La educación comienza en casa
- Editorial Semana

- 31 jul
- 3 Min. de lectura

Por: Myrna L. Carrión Parrilla
Cada comienzo de año escolar trae consigo nuevas oportunidades, desafíos y sueños. Padres y madres desempolvan mochilas, ajustan rutinas y preparan a sus hijos para una nueva etapa de aprendizaje. Los maestros se organizan con entusiasmo, planifican lecciones, decoran salones y renuevan su compromiso con cada niño y niña que cruzará las puertas del aula. Pero si algo hemos aprendido, es que la educación no ocurre solo dentro de las paredes escolares: se construye mejor cuando familia y escuela trabajan como un solo equipo.

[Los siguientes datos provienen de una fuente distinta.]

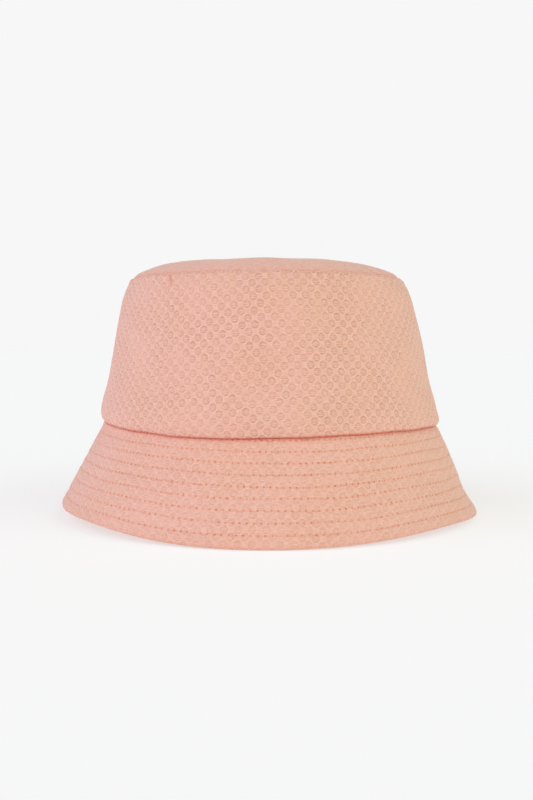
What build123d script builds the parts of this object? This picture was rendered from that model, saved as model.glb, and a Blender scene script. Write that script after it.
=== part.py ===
"""Bucket hat: a soft domed crown, a steep quilted brim, a lining and a sweatband.

Units are millimetres. The hat stands on the edge of its brim: the origin is the middle of that rest plane,
+Z is up and -Y is the front. Each cloth piece is a closed solid cut from a strip that is turned about Z,
and every ring is then stretched front to back, because a head is longer than it is wide.
Radii below are half-widths from side to side, before that stretch.
"""
from build123d import *
import math
import os

# ---- Driving dimensions ----
OVAL = 1.08                 # front-to-back width over side-to-side width
TOP_Z = 142.2               # highest point of the domed tip
TIP_SEAM_R = 75.2           # seam between the tip and the crown sides
TIP_SEAM_Z = 130.3
SHOULDER_R = 82.9           # where the rounded shoulder becomes the straight wall
SHOULDER_Z = 112.0
WALL_FOOT_R = 91.5          # straight wall just above the rolled foot
WALL_FOOT_Z = 70.0
ROLL_R = 95.5               # fullest part of the rolled foot, which hangs over the brim
ROLL_Z = 55.0
BRIM_TOP_R = 93.6           # brim's upper edge, sewn under the rolled foot
BRIM_TOP_Z = 48.6
BRIM_EDGE_R = 117.0         # brim's lower edge, on the rest plane
FOOT_GAP = 0.7              # between the rolled foot and the brim, where the seam draws them together

SHELL_T = 0.9               # ribbed outer fabric
INTERLINING_T = 0.7         # stiff cloth inside the brim
LINING_T = 0.35
SWEATBAND_T = 1.0
LABEL_T = 0.3
PLY_GAP = 0.1               # between two cloths that lie together
THREAD_R = 0.22
THREAD_SIDES = 8            # flat sides, not round, so that a mesh of so thin a ring keeps its volume
THREAD_LIFT = 0.08          # clear space under a laid thread
LINING_SAG = 1.3            # the tip's lining hangs this far below the fabric

BRIM_ROWS = 9               # rows of quilting round the brim
ROW_PITCH = 5.7             # from one row to the next, along the slope
EDGE_TO_ROW = 7.0           # brim edge to the lowest row
EDGE_TURN = 2.5             # the interlining stops this far above the edge
BELOW_REST = (0.8, 2.0)     # how far the brim's line runs on past the rest plane, outwards and down
SWEATBAND_H = 28.0
SEAM_GAP_DEG = 0.1          # half of the gap at a side seam
FRONT, BACK = 270.0, 90.0   # directions round the hat, in degrees from +X
LEFT = 0.0                  # the wearer's left
SIZE_LABEL_DEG = 12.0       # how far each label reaches round the hat
CARE_LABEL_DEG = 16.0
STRIP_STEPS = 10            # steps along a strip's two long sides

# Where the smaller pieces start and stop, as shares of the way down the line that they lie on
LINING_TIP_END = 0.975
TIP_THREAD_AT = 0.016       # down the crown sides, just under the tip seam
SWEATBAND_THREAD_AT = 0.93
SIZE_LABEL_SHARES = (0.2, 0.8)
CARE_LABEL_SHARES = (0.32, 0.6)
INTERLINING_START = 0.01


def curve(*points):
    """A smooth line in the XZ plane, drawn from the top of the hat downwards, as (radius, height) pairs."""
    return Spline(*[(r, 0, z) for r, z in points])


# ---- Outer faces of the hat, from the middle of the tip to the edge of the brim ----
TIP_LINE = Spline(
    (0, 0, TOP_Z),
    (0.7 * TIP_SEAM_R, 0, TOP_Z - 2.4),
    (0.87 * TIP_SEAM_R, 0, TOP_Z - 6.0),
    (TIP_SEAM_R, 0, TIP_SEAM_Z),
    tangents=((1, 0, 0), (0.7, 0, -0.7)),
)
WALL_LINE = curve(
    (TIP_SEAM_R + 0.4, TIP_SEAM_Z - 0.5),
    (SHOULDER_R - 3.4, SHOULDER_Z + 12.5),
    (SHOULDER_R, SHOULDER_Z),
    (88.6, 87.0),
    (WALL_FOOT_R, WALL_FOOT_Z),
    (ROLL_R - 0.7, ROLL_Z + 4.0),
    (ROLL_R, ROLL_Z),
    (ROLL_R - 0.3, ROLL_Z - 3.0),
    (BRIM_TOP_R - 0.2, BRIM_TOP_Z + FOOT_GAP),
)
BRIM_LINE = curve(
    (BRIM_TOP_R, BRIM_TOP_Z),
    (98.7, 38.6),
    (104.9, 25.7),
    (111.2, 12.9),
    (114.6, 6.2),
    (BRIM_EDGE_R, 0.0),
    (BRIM_EDGE_R + BELOW_REST[0], -BELOW_REST[1]),
)
# Lining and sweatband leave the rolled foot and run straight down to the seam.
LINING_LINE = curve(
    (TIP_SEAM_R - 1.8, TIP_SEAM_Z - 3.2),
    (SHOULDER_R - 4.9, SHOULDER_Z + 11.0),
    (SHOULDER_R - 1.5, SHOULDER_Z),
    (87.1, 87.0),
    (WALL_FOOT_R - 1.5, WALL_FOOT_Z),
    (91.7, 60.0),
    (92.0, 51.5),
)
SWEATBAND_FOOT_Z = BRIM_TOP_Z + 1.4
SWEATBAND_LINE = curve(
    (88.4, SWEATBAND_FOOT_Z + SWEATBAND_H),
    (90.0, SWEATBAND_FOOT_Z + 0.5 * SWEATBAND_H),
    (90.9, SWEATBAND_FOOT_Z),
)


def inside(line, share, depth):
    """The point that lies depth inside a line, a share of the way along it."""
    at = line @ share
    along = line % share
    return (at.X + depth * along.Z, 0, at.Z - depth * along.X)


def strip(line, depth, thickness, start=0.0, end=1.0):
    """Flat face between the two curves that run depth, and depth plus thickness, inside a line."""
    shares = [start + (end - start) * step / STRIP_STEPS for step in range(STRIP_STEPS + 1)]
    near = [inside(line, share, depth) for share in shares]
    far = [inside(line, share, depth + thickness) for share in reversed(shares)]
    sides = [Spline(*near), Line(near[-1], far[0]), Spline(*far), Line(far[-1], near[0])]
    return Face(Wire([side.edge() for side in sides]))


def turned(face, middle=FRONT, span=360.0):
    """A flat face turned about Z through span degrees, centred on a direction, then stretched to the oval."""
    solid = revolve(face, axis=Axis.Z, revolution_arc=span)
    return scale(Rot(0, 0, middle - span / 2) * solid, by=(1, OVAL, 1))


def half(face, middle):
    """Half of a ring, front or back, between the two side seams."""
    return turned(face, middle, 180.0 - 2 * SEAM_GAP_DEG)


def above_rest(shape):
    """The part of a shape above the rest plane, with a flat foot."""
    return split(shape, bisect_by=Plane.XY, keep=Keep.TOP)


def brim_share(from_edge):
    """Share of the way down the brim's line that lies a distance above its lower edge."""
    return 1.0 - (from_edge + math.hypot(*BELOW_REST)) / BRIM_LINE.length


def thread(line, share, face_depth=0.0, side=-1):
    """One closed run of thread round the hat, lying outside (side -1) or inside (side 1) a cloth face."""
    depth = face_depth + side * (THREAD_R + THREAD_LIFT)
    r, _, z = inside(line, share, depth)
    upright = Plane(origin=(r, 0, z), x_dir=(1, 0, 0), z_dir=(0, -1, 0))
    return turned(upright * RegularPolygon(THREAD_R, THREAD_SIDES))


# ---- Pieces ----
def crown():
    tip = strip(TIP_LINE, 0, SHELL_T)
    wall = strip(WALL_LINE, 0, SHELL_T)
    return {
        "crown_tip": turned(tip),
        "crown_side_front": half(wall, FRONT),
        "crown_side_back": half(wall, BACK),
    }


def brim():
    upper = strip(BRIM_LINE, 0, SHELL_T)
    interlining_depth = SHELL_T + PLY_GAP
    interlining = strip(
        BRIM_LINE, interlining_depth, INTERLINING_T, INTERLINING_START, brim_share(EDGE_TURN)
    )
    under = strip(BRIM_LINE, interlining_depth + INTERLINING_T + PLY_GAP, SHELL_T)
    return {
        "brim_upper_front": above_rest(half(upper, FRONT)),
        "brim_upper_back": above_rest(half(upper, BACK)),
        "brim_interlining": turned(interlining),
        "brim_under_front": above_rest(half(under, FRONT)),
        "brim_under_back": above_rest(half(under, BACK)),
    }


def inner_pieces():
    lining_tip = strip(TIP_LINE, SHELL_T + LINING_SAG, LINING_T, 0.0, LINING_TIP_END)
    lining_side = strip(LINING_LINE, 0, LINING_T)
    sweatband = strip(SWEATBAND_LINE, 0, SWEATBAND_T)
    size_label = strip(SWEATBAND_LINE, SWEATBAND_T + PLY_GAP, LABEL_T, *SIZE_LABEL_SHARES)
    care_label = strip(LINING_LINE, LINING_T + PLY_GAP, LABEL_T, *CARE_LABEL_SHARES)
    return {
        "lining_tip": turned(lining_tip),
        "lining_side_front": half(lining_side, FRONT),
        "lining_side_back": half(lining_side, BACK),
        "sweatband": turned(sweatband, BACK, 360.0 - SEAM_GAP_DEG),
        "size_label": turned(size_label, BACK, SIZE_LABEL_DEG),
        "care_label": turned(care_label, LEFT, CARE_LABEL_DEG),
    }


def threads():
    """Every visible run of stitching, as one closed ring of thread."""
    rings = {
        "tip_topstitch": thread(WALL_LINE, TIP_THREAD_AT),
        "sweatband_stitch": thread(SWEATBAND_LINE, SWEATBAND_THREAD_AT, SWEATBAND_T, 1),
    }
    for row in range(BRIM_ROWS):
        from_edge = EDGE_TO_ROW + (BRIM_ROWS - 1 - row) * ROW_PITCH
        rings[f"brim_stitch_row_{row + 1}"] = thread(BRIM_LINE, brim_share(from_edge))
    return rings


os.makedirs("parts", exist_ok=True)
for node, shape in {**crown(), **brim(), **inner_pieces(), **threads()}.items():
    export_step(shape, f"parts/{node}.step")
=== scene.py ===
"""Looks of the bucket hat: jacquard cloth with ribbed dimples, ring quilting, stitches, lining and labels.

Shapes are worked out in millimetres and become metres when a mesh is made. A place on the hat is given by
s, the distance down a profile line, and t, the angle round the hat from the middle of the front.
"""
import math
import bpy
import numpy as np
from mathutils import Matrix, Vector


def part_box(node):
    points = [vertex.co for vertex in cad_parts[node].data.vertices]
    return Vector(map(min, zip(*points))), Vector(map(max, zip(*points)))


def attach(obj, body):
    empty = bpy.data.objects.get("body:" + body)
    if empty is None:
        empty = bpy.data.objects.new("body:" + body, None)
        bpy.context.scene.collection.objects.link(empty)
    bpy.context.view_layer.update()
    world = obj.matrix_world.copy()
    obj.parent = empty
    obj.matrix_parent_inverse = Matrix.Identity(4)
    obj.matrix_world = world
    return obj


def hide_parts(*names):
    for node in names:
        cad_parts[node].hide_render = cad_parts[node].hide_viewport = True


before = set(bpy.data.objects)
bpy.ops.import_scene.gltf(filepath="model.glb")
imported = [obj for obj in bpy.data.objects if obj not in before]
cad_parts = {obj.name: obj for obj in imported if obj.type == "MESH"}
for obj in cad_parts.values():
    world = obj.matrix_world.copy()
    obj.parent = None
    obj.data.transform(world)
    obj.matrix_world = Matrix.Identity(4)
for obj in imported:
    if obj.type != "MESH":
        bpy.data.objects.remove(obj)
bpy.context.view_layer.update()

MM = 0.001
TURN = 2 * math.pi


# ---------------------------------------- sizes, from the CAD frame
def cad(node):
    low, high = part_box(node)
    return [c / MM for c in low], [c / MM for c in high]


TIP_R = cad("crown_tip")[1][0]
TOP_Z = cad("crown_tip")[1][2]
WALL_TOP_Z = cad("crown_side_front")[1][2]
ROLL_R = cad("crown_side_front")[1][0]
BRIM_TOP_Z = cad("brim_upper_front")[1][2]
BRIM_EDGE_R = cad("brim_upper_front")[1][0]
OVAL = cad("brim_upper_back")[1][1] / BRIM_EDGE_R
BAND_LOW_Z = cad("sweatband")[0][2]
BAND_HIGH_Z = cad("sweatband")[1][2]
ROWS = sum(1 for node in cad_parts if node.startswith("brim_stitch_row_"))
BAND_R = cad("sweatband")[1][0]

SHELL_T = 0.9               # outer cloth
LINING_GAP = 2.4            # from the shell's face to the lining, under the tip
SEAM_Z = WALL_TOP_Z + 0.5   # tip seam
BRIM_TOP_R = ROLL_R - 1.9

# ---------------------------------------- cloth and stitch sizes, mm
DIMPLE_PITCH = (6.5, 7.0)   # across and down; a second lattice sits half a step along both
DIMPLE_R = 1.75
RIB_PITCH = DIMPLE_PITCH[1] / 6
STITCH = 3.1                # from one needle hole to the next, on the brim
TIP_STITCH = 2.2
TIP_ROW_S = 1.5             # the tip seam's stitches, below the seam
ROW_PITCH = 5.7
EDGE_TO_ROW = 7.0           # brim edge to the lowest row
ROW_SHIFT = 0.37            # each row's stitches are moved along by this share of one
THREAD_WIDE, THREAD_HIGH = 0.20, 0.11    # half-widths of a stitch pressed flat in the cloth
GRAIN = math.radians(-3.0)  # the front panel is cut a little off the straight grain
FINE = 0.58                 # mesh step on the outer cloth
PLAIN = 1.6                 # mesh step on smooth cloth


# ---------------------------------------- lines and rings
def hill(x, middle, width):
    """1 at the middle, falling smoothly to almost nothing two widths away."""
    return np.exp(-(((x - middle) / width) ** 2))


def fade(distance, length):
    """1 at no distance, and about a third as much with each length further."""
    return np.exp(-distance / length)


def swell(x, size, middle, width):
    return size * hill(x, middle, width)


def powers(terms, x):
    """A polynomial from its powers and their sizes."""
    return sum(size * x**power for power, size in terms.items())


class Profile:
    """A smooth line through (radius, height) points, measured by the distance along it."""

    def __init__(self, points, from_middle=False):
        knots = np.array(points, float)
        if from_middle:
            knots = np.vstack([knots[:0:-1] * [-1, 1], knots])
        chord = np.r_[0, np.cumsum(np.hypot(*np.diff(knots, axis=0).T))]
        line = natural_spline(chord, knots, np.linspace(0, chord[-1], 3000))
        if from_middle:
            line = line[line[:, 0] >= 0]
            line[0, 0] = 0.0
        self.line = line
        self.s = np.r_[0, np.cumsum(np.hypot(*np.diff(line, axis=0).T))]
        self.length = self.s[-1]
        self.way = np.gradient(line, self.s, axis=0)

    def at(self, s):
        """Radius, height, and the outward normal's two parts."""
        r, z, dr, dz = (np.interp(s, self.s, c) for c in (*self.line.T, *self.way.T))
        size = np.hypot(dr, dz)
        return r, z, -dz / size, dr / size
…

La educación es un derecho, pero también es una responsabilidad compartida. No basta con matricular a los hijos en una escuela y esperar que allí se dé todo el proceso de formación. La experiencia demuestra que cuando los padres se involucran activamente, los estudiantes se benefician inmensamente: tienen mejor rendimiento académico, muestran mayor autoestima, desarrollan habilidades sociales más saludables y enfrentan los retos con mayor resiliencia.
Ese acompañamiento de las familias no significa necesariamente asistir a todas las reuniones o estar físicamente en la escuela a diario. Significa confiar en los educadores, comunicarse con respeto, mostrar interés genuino en lo que los hijos aprenden y, sobre todo, transmitirles que el proceso educativo es valioso y merece su atención y esfuerzo.
Muchas veces se malinterpreta el rol de los padres como fiscalizadores del sistema, cuando en realidad, su papel más efectivo es el de aliados. Ser parte del proceso educativo no implica criticar cada acción o decisión, sino construir puentes de entendimiento con los maestros, comprender las políticas escolares y participar de manera proactiva. En lugar de preguntar solo “¿qué nota sacaste?”, sería más potente indagar: “¿qué aprendiste hoy?”, “¿qué te hizo sentir orgulloso esta semana?”, o “¿en qué necesitas ayuda?”.
La confianza mutua entre padres y maestros es vital. Los educadores no son enemigos ni competidores del hogar, sino extensiones de ese amor que queremos para nuestros hijos. Cuando un niño percibe que sus adultos significativos –padres y maestros– están en la misma página, experimenta seguridad, estabilidad y dirección. Esto le da la libertad de enfocarse en lo más importante: aprender, crecer y soñar.
También es crucial que los padres modelen con su actitud lo que esperan de sus hijos: respeto, empatía, disposición al diálogo y compromiso. No se trata de exigir sin dar el ejemplo. Cuando un padre llega a la escuela con humildad, cuando escucha antes de juzgar, cuando coopera en lugar de señalar, está enseñando valores que se transfieren a sus hijos de manera mucho más poderosa que cualquier discurso.
Por otro lado, es necesario que las escuelas fomenten ese espíritu de colaboración. Una escuela abierta, que escucha y acoge, que comunica con transparencia y reconoce las realidades de las familias, facilita la creación de alianzas duraderas. No se trata de imponer, sino de invitar. No se trata de tener la razón, sino de construir juntos la mejor versión posible de una comunidad educativa.
En tiempos de tanto cambio y retos sociales, económicos y emocionales, nuestros niños y niñas necesitan más que nunca adultos que caminen juntos, que se apoyen y que comprendan que la educación no es un servicio que se compra, sino una causa que se abraza. El futuro no se improvisa: se construye desde hoy, en cada encuentro, en cada palabra de aliento, en cada momento de escucha, en cada gesto de respeto.
Hagamos del nuevo año escolar una verdadera experiencia de comunidad. Padres, madres, abuelos, tutores, maestros, personal escolar: todos somos piezas de un mismo rompecabezas. Cada uno importa, cada uno suma. Y cuando sumamos con amor, compromiso y presencia, la educación se transforma y florece, no solo en el aula, sino en cada rincón de la vida de nuestros niños y niñas.